As a chaplain with children in juvenile hall, you get used to the stories of how kids get caught up with the “wrong people”. How they make poor judgment calls all in the name of figuring out who they are in the world. But you never get used to the damage, the pain, the indelible marks of a short life riddled with abuse at the hands of someone who is supposed to love them. I never ever will understand how we can incarcerate a 14-year-old girl for prostitution as if she chose that career path and that broken arm she had when she was arrested. I can never erase from my mind the countless stories of sexual and physical abuse that many of “my girls” endure before their pain turns outward in anger, just hoping someone will care they are alive.
“I feel like I’m drowning.”
“What did I do to deserve that? “
“I’m mad at myself because I ‘fell silent’.”
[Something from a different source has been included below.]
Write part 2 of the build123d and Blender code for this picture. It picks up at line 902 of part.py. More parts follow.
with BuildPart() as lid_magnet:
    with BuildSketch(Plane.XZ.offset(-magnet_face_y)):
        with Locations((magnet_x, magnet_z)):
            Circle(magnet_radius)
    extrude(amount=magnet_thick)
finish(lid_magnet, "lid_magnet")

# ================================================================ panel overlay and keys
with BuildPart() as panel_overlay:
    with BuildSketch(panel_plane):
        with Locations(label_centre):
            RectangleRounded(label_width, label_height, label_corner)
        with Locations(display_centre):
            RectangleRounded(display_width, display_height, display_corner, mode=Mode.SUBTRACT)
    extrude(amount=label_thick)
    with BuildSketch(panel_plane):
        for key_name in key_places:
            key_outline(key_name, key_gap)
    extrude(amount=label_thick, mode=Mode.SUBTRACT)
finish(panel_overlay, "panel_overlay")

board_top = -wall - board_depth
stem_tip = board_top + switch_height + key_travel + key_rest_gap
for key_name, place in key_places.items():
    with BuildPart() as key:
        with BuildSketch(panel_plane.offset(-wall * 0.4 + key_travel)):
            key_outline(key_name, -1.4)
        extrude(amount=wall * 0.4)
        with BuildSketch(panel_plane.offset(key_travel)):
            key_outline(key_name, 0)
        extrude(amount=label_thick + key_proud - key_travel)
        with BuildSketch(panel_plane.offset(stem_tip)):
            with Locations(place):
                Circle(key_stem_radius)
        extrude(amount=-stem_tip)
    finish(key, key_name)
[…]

These are the voices of young women who should have a bright future ahead of them, but instead are stuck in the quicksand of the remnants of abusive relationships. Repeating the patterns over and over again, letting the boyfriend back into their hearts because he cried and apologized, promising to never do it again. Choosing the “same guy” with a different name who is going to treat them the same way, eventually leaving them with the guilt that they brought it on themselves. That they must deserve to be treated this way because everybody does it to them. The words of disdain, of hatred, the punch in the face or the choke around the neck are stifling. So stifling that the next time some guy starts to go down that path toward abuse, with red flag warnings at every encounter, they fall silent. Their throat closes as if no words can come out. They just don’t know how to fight it off.
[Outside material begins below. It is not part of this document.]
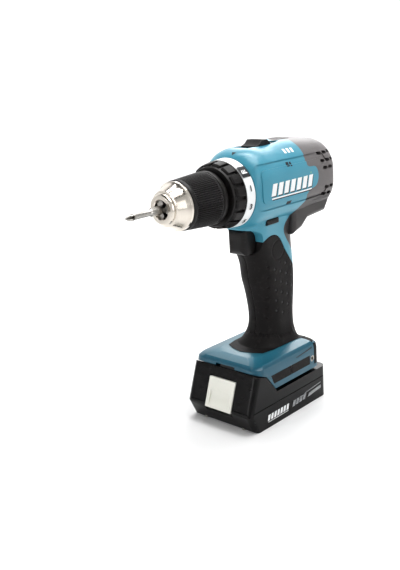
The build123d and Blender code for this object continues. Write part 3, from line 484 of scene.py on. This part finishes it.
SLEEVE_REAR, SLEEVE_FRONT = (corner[0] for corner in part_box("chuck_sleeve"))
SLEEVE_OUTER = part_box("chuck_sleeve")[1][1]
SLEEVE_BORE = 0.0192
RIB_COUNT = 78
RIB_DEPTH = 0.0009
NOTCH_DEPTH = 0.00045


def ribbed_sleeve():
    """Radius = a gentle taper - depth x (1 - |sin(ribs x angle / 2)|), less notches round the rim."""
    turns = RIB_COUNT * 8
    rim = SLEEVE_REAR + 0.0061
    tip = SLEEVE_OUTER - 0.0021
    xs = np.array(
        [SLEEVE_REAR, SLEEVE_REAR + 0.0003, SLEEVE_REAR + 0.001]
        + [rim - 0.0012, rim - 0.0008, rim - 0.0005, rim, rim + 0.0003, rim + 0.0008]
        + list(np.linspace(rim + 0.0016, SLEEVE_FRONT - 0.0042, 14))
        + [SLEEVE_FRONT - 0.0034, SLEEVE_FRONT - 0.003, SLEEVE_FRONT - 0.0012]
        + [SLEEVE_FRONT - 0.0004, SLEEVE_FRONT]
    )
    share = np.clip((xs - rim) / (SLEEVE_FRONT - rim), 0, 1)
    taper = SLEEVE_OUTER + (tip - SLEEVE_OUTER) * share**1.15
    taper = np.where(xs < SLEEVE_REAR + 0.0009, SLEEVE_OUTER - 0.0011 + (xs - SLEEVE_REAR), taper)
    groove = np.exp(-(((xs - rim + 0.0004) / 0.00035) ** 2))
    taper = taper - 0.0009 * groove
    taper = np.where(xs > SLEEVE_FRONT - 0.0011, taper - (xs - SLEEVE_FRONT + 0.0011) * 0.7, taper)
    starts = np.clip((xs - rim - 0.0006) / 0.0008, 0, 1)
    ends = np.clip((SLEEVE_FRONT - 0.0036 - xs) / 0.0006, 0, 1)
    ribbed = starts * ends
    angle = np.linspace(0, 2 * np.pi, turns, endpoint=False)
    valley = 1 - np.abs(np.sin(RIB_COUNT * angle / 2))
    notch = np.clip(np.cos(24 * angle) * 6 - 4.6, 0, 1)
    on_rim = np.exp(-(((xs - SLEEVE_REAR - 0.0034) / 0.0011) ** 4))
    radii = taper[:, None] - RIB_DEPTH * ribbed[:, None] * valley[None, :]
    radii = radii - NOTCH_DEPTH * on_rim[:, None] * notch[None, :]
    bore = np.full((2, turns), SLEEVE_BORE)
    points = turned_grid(np.append(xs, [SLEEVE_FRONT, SLEEVE_REAR]), np.vstack([radii, bore]), turns)
    faces = turned_faces(len(xs) + 2, turns, closed=True)
    piece = new_piece("chuck_sleeve_ribbed", points, faces, "black_plastic", "sleeve", "chuck_sleeve")
    split = piece.modifiers.new("crisp rims", "EDGE_SPLIT")
    split.split_angle = math.radians(55)
    return piece


ribbed_sleeve()


# ---- chuck body: polished nose ----


def smooth_cad(node, angle=34.0):
    """A CAD node shaded smooth over its curves and crisp at its edges."""
    piece = adopt(f"{node}_finished", merged_copy(node), SLOT_OF[node], body_of_node(node), node)
    split = piece.modifiers.new("crisp edges", "EDGE_SPLIT")
    split.split_angle = math.radians(angle)
    return piece


softened("chuck_body", 0.0003)
for name in ("torque_scale_band", "bit", "jaw_1", "jaw_2", "jaw_3", "reverse_lever", "battery_latch"):
    smooth_cad(name)


# ---- grip skin: fine-meshed copies with dimples and a thumb pad pressed into them ----

DIMPLE_PITCH = 0.0088
DIMPLE_RADIUS = 0.0015
DIMPLE_DEPTH = 0.0011
THUMB_RING_RADIUS = 0.0088
THUMB_RING_DEPTH = 0.0005
SKIN_VOXEL = 0.0006
DIMPLE_LOW = 0.086
DIMPLE_HIGH = AXIS - 0.068
DIMPLE_LEAN = math.radians(24)


def dimple_depth(points):
    """How far each point sinks: round dimples on slanted rows, and a thin ring round the thumb's place."""
    x, z = points[:, 0], points[:, 2]
    low, high, lean = DIMPLE_LOW, DIMPLE_HIGH, DIMPLE_LEAN
    along = x * math.cos(lean) + (z - low) * math.sin(lean)
    over = -x * math.sin(lean) + (z - low) * math.cos(lean)
    row = np.round(over / DIMPLE_PITCH)
    shifted = along - DIMPLE_PITCH * 0.5 * (row % 2)
    off_a = shifted - DIMPLE_PITCH * np.round(shifted / DIMPLE_PITCH)
    off_b = over - DIMPLE_PITCH * row
    distance = np.hypot(off_a, off_b)
    inside = (z > low) & (z < high) & (x > -0.041) & (x < 0.004)
    dent = DIMPLE_DEPTH * np.clip(1 - (distance / DIMPLE_RADIUS) ** 2, 0, 1) * inside
    ring = np.hypot(x + 0.011, z - AXIS + 0.0565)
    edge = THUMB_RING_DEPTH * np.exp(-(((ring - THUMB_RING_RADIUS) / 0.0006) ** 2))
    return dent + edge


def dimpled_skin(side_name, side):
    node = f"grip_skin_{side_name}"
    mesh = merged_copy(node)
    piece = adopt(f"{node}_dimpled", mesh, "black_rubber", "body", node)
    remesh = piece.modifiers.new("fine mesh", "REMESH")
    remesh.mode = "VOXEL"
    remesh.voxel_size = SKIN_VOXEL
    remesh.use_smooth_shade = True
    graph = bpy.context.evaluated_depsgraph_get()
    fine = bpy.data.meshes.new_from_object(piece.evaluated_get(graph))
    piece.modifiers.clear()
    piece.data = fine
    points = coordinates(fine)
    normals = np.empty(len(fine.vertices) * 3)
    fine.vertices.foreach_get("normal", normals)
    normals = normals.reshape(-1, 3)
    outward = (normals[:, 1] * side > 0.25) & (np.abs(points[:, 1]) > 0.0100)
    points = points - normals * (dimple_depth(points) * outward)[:, None]
    fine.vertices.foreach_set("co", points.ravel())
    fine.polygons.foreach_set("use_smooth", np.ones(len(fine.polygons), dtype=bool))
    fine.update()
    smooth = piece.modifiers.new("soft surface", "SMOOTH")
    smooth.factor, smooth.iterations = 0.5, 2
    return piece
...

Enough years of this pattern and every man has control over them without even knowing it, or putting forth an effort to suppress them. They feel it in every job interview; that they will never be enough. They hear it in every flippant remark by a male friend who thinks he’s just joking when he calls her a bitch. They sense it in every aspect of their lives. And they fall silent.
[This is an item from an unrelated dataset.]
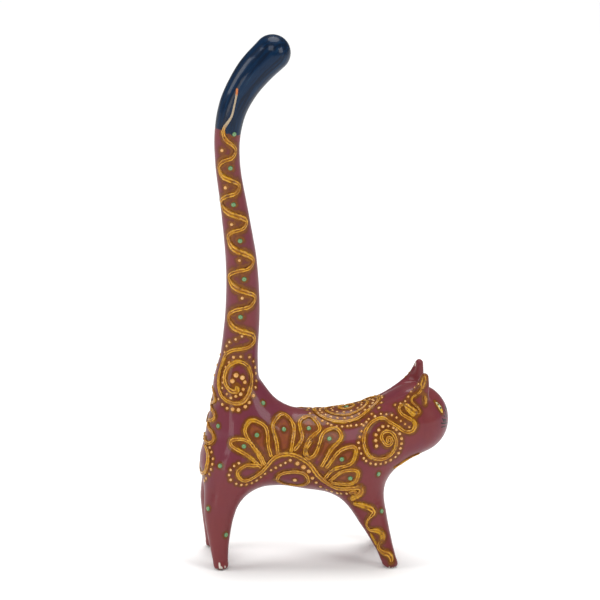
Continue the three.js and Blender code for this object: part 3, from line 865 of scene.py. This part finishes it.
# The green dots: wider drops of thick green paint, one in each petal and each wave of the tail line,
# with a dimple left by the brush handle.
dimple_radius, dimple_depth = 0.55, 0.4
green_radius, green_height = 1.35, 0.7
dimpled = new_drop(16, 12)
radial_values = []
for vertex in dimpled.data.vertices:
    off = math.hypot(vertex.co.x, vertex.co.y) / mm
    if vertex.co.z > 0 and off < dimple_radius:
        vertex.co.z -= dimple_depth * mm * (1 - (off / dimple_radius) ** 2)
    radial_values.append(off)
carry(dimpled.data, "radial", radial_values)

green_spots = [
    (-52.6, 244.9), (-54.4, 225.9), (-52.5, 205.5), (-48.7, 185.2), (-46.2, 163.7), (-48, 142.2),
    (-35, 93.3), (-59.8, 80.6), (-59, 59.9), (-46, 71.3), (-38.9, 77.5), (-23.7, 79.5), (-9.7, 79.2),
    (1.5, 74.4), (8.3, 63.7), (13.1, 52.9), (29, 54.2), (-55.5, 20.4), (-65.3, 34.8), (31.2, 32.5),
]
green_places = [(spot, land) for land in (near, far) for spot in green_spots]
green_places.append(((back_x, 0), from_above))
greens = [set_dot(dimpled, spot, land, green_radius, green_height) for spot, land in green_places]
green_light, green_mid, green_deep = linear(116, 148, 96), linear(76, 126, 74), linear(30, 60, 30)
leaf_paint, tree, shader, place = new_paint("green_dot", 0.34, 0.5, 0.1)
rings = add_node(tree, "ValToRGB", {"Fac": carried(tree, "radial")})
ramp = rings.color_ramp
ramp.elements[0].color, ramp.elements[1].color = green_deep, green_deep
for position, colour in ((0.16, green_mid), (0.45, green_light), (0.75, green_mid)):
    ramp.elements.new(position).color = colour
mottle = speckle(tree, place, 800, 2.0)
tone = mixed(tree, ranged(tree, mottle, 0.4, 0.7, 0, 0.4), rings.outputs["Color"], green_mid)
coloured(tree, shader, tone)
for green in greens:
    green.data.materials.append(leaf_paint)
gathered("green_dots", greens)
for model in (drop, dimpled):
    bpy.data.objects.remove(model)

# The amber wash beside the lines and dots, with a brown band that is partly painted shade, and inside the
# petals, as shares on the skin's corners that the lacquer reads.
tree_of_lines = kdtree.KDTree(sum(len(path) for path, _ in line_paths) + len(dot_spots))
reaches = []
for path, widths in line_paths:
    for point, width in zip(path, widths):
        tree_of_lines.insert(point, len(reaches))
        reaches.append(width)
dot_share = 0.8
for spot, radius in dot_spots:
    tree_of_lines.insert(spot, len(reaches))
    reaches.append(radius * dot_share)
tree_of_lines.balance()


def clipped(value):
    return max(0.0, min(1.0, value))


body_reach, tail_reach, thread_reach = 2.1, 3.5, 0.5
tail_foot, widening, last_wave, narrowing, thread_foot = 105, 40, 246, 8, 247
skin_points = points_of(skin)
wash_and_shade_values = []
for point in skin_points:
    _, index, distance = tree_of_lines.find(point)
    up_tail = clipped((point[2] - tail_foot) / widening) * clipped((last_wave - point[2]) / narrowing)
    spread = body_reach + (tail_reach - body_reach) * up_tail if point[2] < thread_foot else thread_reach
    beyond = (distance - reaches[index]) / spread
    wash_and_shade_values.append(clipped(1 - beyond))
carry(skin.data, "wash", wash_and_shade_values)


def inside_outline(x, z, outline):
    """Which of the points lie inside a closed outline."""
    no_zero = 1e-9
    inside = np.zeros(len(x), bool)
    for (x0, z0), (x1, z1) in zip(outline, np.roll(outline, -1, axis=0)):
        crossing = ((z0 > z) != (z1 > z)) & (x < (x1 - x0) * (z - z0) / (z1 - z0 + no_zero) + x0)
        inside ^= crossing
    return inside


fill_values = np.zeros(len(skin_points))
for petal in petals:
    outline = curve_through(petal, 6)
    fill_values[inside_outline(skin_points[:, 0], skin_points[:, 2], outline)] = 1
carry(skin.data, "petal_fill", fill_values)

# The stand-in studio: a plain pale floor, even light from above, four soft lights at the front and the
# sides, and a long lens at the picture's angle.
floor_side = 16
bpy.ops.object.select_all(action="DESELECT")
bpy.ops.mesh.primitive_plane_add(size=floor_side)
floor = bpy.context.object
floor.name = floor.data.name = "floor"
floor_paint, tree, shader, place = new_paint("floor_paint", 0.9, 0.0)
tone = mixed(tree, speckle(tree, place, 3, 2.0), linear(249, 249, 248), linear(252, 252, 251))
coloured(tree, shader, tone)
floor.data.materials.append(floor_paint)

world = bpy.data.worlds.new("studio")
world.use_nodes = True
background = world.node_tree.nodes["Background"]
background.inputs["Color"].default_value = (1, 1, 1, 1)
background.inputs["Strength"].default_value = 0.16
bpy.context.scene.world = world


def hang_light(name, lamp, place_at, aim):
    """A lamp put up at a place and turned towards its aim."""
    light = bpy.data.objects.new(name, lamp)
    light.location = place_at
    light.rotation_euler = (Vector(aim) - Vector(place_at)).to_track_quat("-Z", "Y").to_euler()
    bpy.context.scene.collection.objects.link(light)


def soft_light(name, place_at, aim, size, watts):
    lamp = bpy.data.lights.new(name, "AREA")
    lamp.size = size
    lamp.energy = watts
    hang_light(name, lamp, place_at, aim)


soft_light("key_light", (-0.5, -1.7, 1.9), (0, 0, 0.14), 1.3, 22)
soft_light("left_light", (-1.5, -0.1, 0.9), (0, 0, 0.2), 0.7, 10)
soft_light("window_light", (-1.1, -1.2, 0.25), (0, 0, 0.1), 0.45, 3)
soft_light("right_light", (1.3, -0.9, 0.9), (0, 0, 0.16), 0.8, 12)
sky_lamp = bpy.data.lights.new("sky_light", "SUN")
sky_lamp.energy = 2.5
sky_lamp.angle = math.radians(45)
hang_light("sky_light", sky_lamp, (0, 0, 0), (-0.1, -0.35, -1))

picture_side = 600
film_width = 36
far_limit = 30
focal_px = 4000
mm_per_px = 0.5627
origin_px = (321.3, 554.4)
azimuth, pitch, roll = (math.radians(angle) for angle in (-5, 16, 1))
right = Vector((math.cos(azimuth), math.sin(azimuth), 0))
level = math.cos(pitch)
back = Vector((math.sin(azimuth) * level, -math.cos(azimuth) * level, math.sin(pitch)))
up = back.cross(right)
rolled_right = right * math.cos(roll) + up * math.sin(roll)
rolled_up = up * math.cos(roll) - right * math.sin(roll)
picture_middle = picture_side / 2
target = rolled_right * (picture_middle - origin_px[0]) + rolled_up * (origin_px[1] - picture_middle)
camera_place = (target + back * focal_px) * mm_per_px * mm
lens = bpy.data.cameras.new("camera")
lens.sensor_width = film_width
lens.lens = film_width * focal_px / picture_side
lens.clip_end = far_limit
camera = bpy.data.objects.new("camera", lens)
turned = Matrix((rolled_right, rolled_up, back)).transposed().to_4x4()
camera.matrix_world = Matrix.Translation(camera_place) @ turned
bpy.context.scene.collection.objects.link(camera)
bpy.context.scene.camera = camera
bpy.context.scene.view_settings.view_transform = "Standard"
In that silence their insides are crumbling. There is an illness that is literally eating them alive. Sometimes they can fake it with a smile, suppress it with straight As and a college scholarship, or create the demeanor of someone who has it all together. But it never goes away. Many times they learn to live with it…until someone sits across from them and invites them to say the words, “I have the right to be me”…and they fall silent. I fell silent too.